Virtual training is becoming more sophisticated and more acceptable even by traditionalist infantry troops, says Darren Shavers, Meggitt’s director of business development. “We will see changes in training over the next three to five years,” he says. “The Army keeps getting cut, and there is less money to do live-fire training. They’re going to have to put in some type of investment to save money on training.”
‘Tough Choices’ Coming
A team of top Army officials has been directed to analyze the Army’s portfolio of about 780 equipment categories and prioritize. “The results of that analysis will be made available to Army leaders to help guide them in making decisions on how to allocate dwindling Army modernization funds better,” says a Sept. 29 Training and Doctrine Command news release.

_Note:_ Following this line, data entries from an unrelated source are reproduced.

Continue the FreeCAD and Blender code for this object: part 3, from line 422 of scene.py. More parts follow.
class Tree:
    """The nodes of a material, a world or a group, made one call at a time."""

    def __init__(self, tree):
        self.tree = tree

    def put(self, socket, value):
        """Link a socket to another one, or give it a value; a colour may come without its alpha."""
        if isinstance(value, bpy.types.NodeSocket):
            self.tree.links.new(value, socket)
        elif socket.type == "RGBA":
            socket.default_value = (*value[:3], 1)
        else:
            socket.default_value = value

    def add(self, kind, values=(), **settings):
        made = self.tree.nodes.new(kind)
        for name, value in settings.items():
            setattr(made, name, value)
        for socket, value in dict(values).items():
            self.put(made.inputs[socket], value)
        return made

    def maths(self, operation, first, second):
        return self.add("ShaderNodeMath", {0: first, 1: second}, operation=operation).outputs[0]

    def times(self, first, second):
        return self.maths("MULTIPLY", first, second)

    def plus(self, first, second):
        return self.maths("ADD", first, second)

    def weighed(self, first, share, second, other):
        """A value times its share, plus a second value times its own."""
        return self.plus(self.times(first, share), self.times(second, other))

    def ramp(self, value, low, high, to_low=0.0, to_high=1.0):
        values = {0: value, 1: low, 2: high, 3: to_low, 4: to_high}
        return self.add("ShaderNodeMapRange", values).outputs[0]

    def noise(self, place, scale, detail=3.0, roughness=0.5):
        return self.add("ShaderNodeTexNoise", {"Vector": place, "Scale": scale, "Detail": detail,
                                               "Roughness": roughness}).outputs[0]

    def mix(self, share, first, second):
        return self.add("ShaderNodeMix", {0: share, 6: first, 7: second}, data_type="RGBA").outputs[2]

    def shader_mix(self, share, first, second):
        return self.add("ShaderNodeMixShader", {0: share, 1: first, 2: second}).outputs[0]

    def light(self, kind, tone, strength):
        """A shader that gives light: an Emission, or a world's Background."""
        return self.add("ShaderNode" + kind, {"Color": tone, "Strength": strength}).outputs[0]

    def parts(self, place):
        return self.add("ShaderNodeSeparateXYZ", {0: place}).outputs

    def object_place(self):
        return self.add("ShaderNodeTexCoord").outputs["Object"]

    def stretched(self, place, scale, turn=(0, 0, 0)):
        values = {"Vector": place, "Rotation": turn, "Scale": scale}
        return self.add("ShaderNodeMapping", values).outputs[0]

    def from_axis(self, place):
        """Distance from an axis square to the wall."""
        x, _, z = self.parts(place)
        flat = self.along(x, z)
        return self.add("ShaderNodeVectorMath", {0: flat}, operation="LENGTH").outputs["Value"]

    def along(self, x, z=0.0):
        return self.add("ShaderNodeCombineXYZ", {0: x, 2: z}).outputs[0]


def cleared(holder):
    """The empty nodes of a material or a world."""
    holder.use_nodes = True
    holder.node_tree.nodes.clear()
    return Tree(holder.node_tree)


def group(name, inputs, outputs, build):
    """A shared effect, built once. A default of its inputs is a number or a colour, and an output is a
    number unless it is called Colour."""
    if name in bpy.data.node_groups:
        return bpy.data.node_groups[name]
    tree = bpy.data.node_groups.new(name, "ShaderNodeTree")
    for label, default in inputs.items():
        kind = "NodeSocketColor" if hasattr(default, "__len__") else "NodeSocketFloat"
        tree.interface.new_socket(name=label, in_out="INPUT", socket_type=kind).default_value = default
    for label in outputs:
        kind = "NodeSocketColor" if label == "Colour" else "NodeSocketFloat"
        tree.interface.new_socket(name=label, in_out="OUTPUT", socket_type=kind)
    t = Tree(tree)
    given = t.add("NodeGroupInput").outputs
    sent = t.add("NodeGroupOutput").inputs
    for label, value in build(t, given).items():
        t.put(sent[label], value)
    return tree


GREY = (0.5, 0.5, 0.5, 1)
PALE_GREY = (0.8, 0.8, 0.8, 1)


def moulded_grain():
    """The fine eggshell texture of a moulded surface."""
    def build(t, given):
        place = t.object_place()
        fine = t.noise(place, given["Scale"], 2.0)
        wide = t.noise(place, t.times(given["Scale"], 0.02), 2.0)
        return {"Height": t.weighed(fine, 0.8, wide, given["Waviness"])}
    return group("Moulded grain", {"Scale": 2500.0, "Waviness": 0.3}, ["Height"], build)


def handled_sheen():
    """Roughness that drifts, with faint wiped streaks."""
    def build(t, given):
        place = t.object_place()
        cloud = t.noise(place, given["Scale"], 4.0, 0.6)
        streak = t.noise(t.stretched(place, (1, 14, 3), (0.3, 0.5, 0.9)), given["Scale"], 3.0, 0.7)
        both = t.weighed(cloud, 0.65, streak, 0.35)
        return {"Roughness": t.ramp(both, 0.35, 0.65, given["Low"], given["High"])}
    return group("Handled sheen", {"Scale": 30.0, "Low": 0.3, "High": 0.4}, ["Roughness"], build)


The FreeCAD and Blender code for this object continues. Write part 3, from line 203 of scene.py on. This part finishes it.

Lt. Gen. John M. Murray, deputy chief of staff for Army force development, is leading the strategic portfolio review. His office will work with TRADOC, Army Forces Command, and the office of the assistant secretary of the Army for acquisition, logistics and technology to evaluate each program and “determine their relative worth to the Army,” says the TRADOC release. The review is scheduled to be completed and presented to senior leaders by April 2017, and would influence Army budget requests beginning in 2019.